I have a Python program that runs multiple threads using the multiprocessing module. The program runs fine when executed on a stand-alone machine with multiple cores, using all cores, or on a cluster when executing from the shell directly.
However, when trying to run it through SGE (Sun Grid Engine), either through a job script or using qrsh, it fails with the following error:
Error encountered: <class 'thread.error'> : can't start new thread.
Traceback (most recent call last):
.
.
.
File "/usr/local/lib/python2.7/threading.py", line 473, in start
_start_new_thread(self.__bootstrap, ())
thread.error: can't start new thread
This is the case whether or not I specify a parallel environment (e.g. using the "#$ -pe mpi 8" directive) or not.
I suspect that either I need to set up a parallel environment correctly, or tell SGE to allow multiple threads per processor, or both.
Does anyone have any insight or suggestions?
Thanks!
p.s. the actual program is large and part of a larger library, so I did not post the code directly.
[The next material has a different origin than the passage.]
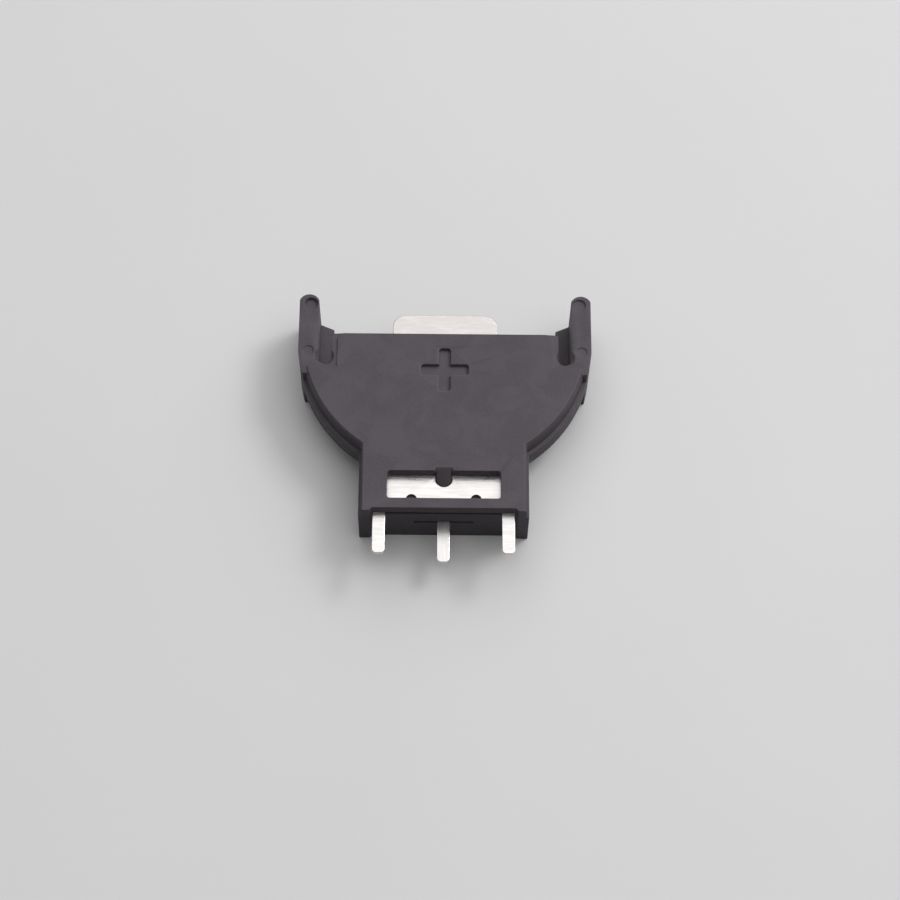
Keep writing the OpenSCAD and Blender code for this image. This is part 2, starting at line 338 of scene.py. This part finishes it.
@dataclass(frozen=True)
class PlatedSheet:
    """Bright tin plating on rolled sheet, with fine streaks and a darker tail."""

    name: str
    grain: Grain
    bright: Colour = (0.72, 0.70, 0.69)
    dull: Colour = (0.62, 0.60, 0.59)
    tail: Colour = (0.53, 0.50, 0.49)
    tail_start: float = 7.0
    tail_end: float = 7.6
    tail_strength: float = 1.2
    tail_streaks: float = 0.5
    roughness: float = 0.30
    streak_scale: float = 5.0
    streak_detail: float = 4.0
    streak_warp: float = 0.8
    streak_share: float = 0.75
    streak_roughness: float = 0.22
    streak_depth: float = 0.010 * MM
    cloud_scale: float = 0.8
    cloud_detail: float = 3.0
    cloud_share: float = 0.25
    cloud_roughness: float = 0.20
    dull_below: float = 0.36
    bright_above: float = 0.62
    edge_smoothing: float = 0.08

    def make(self) -> bpy.types.Material:
        """Builds the material.

        Returns:
            The material.
        """
        tree = ShaderTree(self.name)
        place = tree.millimetres()
        along = tree.millimetres(self.grain.value)
        streaks = tree.noise(along, self.streak_scale, self.streak_detail, self.streak_warp)
        cloud = tree.noise(place, self.cloud_scale, self.cloud_detail)
        rounded = tree.attribute(EDGE)
        mottle = streaks * self.streak_share + cloud * self.cloud_share
        wear = tree.step(mottle, self.dull_below, self.bright_above)
        plated = tree.blend(wear, (*self.dull, 1.0), (*self.bright, 1.0))
        # the tail, above tail_start along Y, is made darker
        height = tree.node("ShaderNodeSeparateXYZ", None, {"Vector": place}, output="Y")
        tail_mask = tree.step(height, self.tail_start, self.tail_end)
        tail_darkening = tail_mask * (self.tail_strength - wear * self.tail_streaks)
        colour = tree.blend(tail_darkening, plated, (*self.tail, 1.0))
        rough = (
            self.roughness
            + (cloud - NOISE_MIDDLE) * self.cloud_roughness
            + (streaks - NOISE_MIDDLE) * self.streak_roughness
            - rounded * self.edge_smoothing
        )
        return tree.finish(
            {
                "Base Color": colour,
                "Metallic": 1.0,
                "Roughness": rough,
                "Normal": tree.bump(streaks, self.streak_depth),
            }
        )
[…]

If need be, the code can be checked out from its repo. But I think this is a general issue with Python multiprocessing and SGE, rather than anything to do with the actual particular program per se.
p.p.s. The following code is sufficient to trigger the error:
from multiprocessing import Queue
q = Queue()
q.put(1)
The error is triggered whether executing in a parallel or serial environment.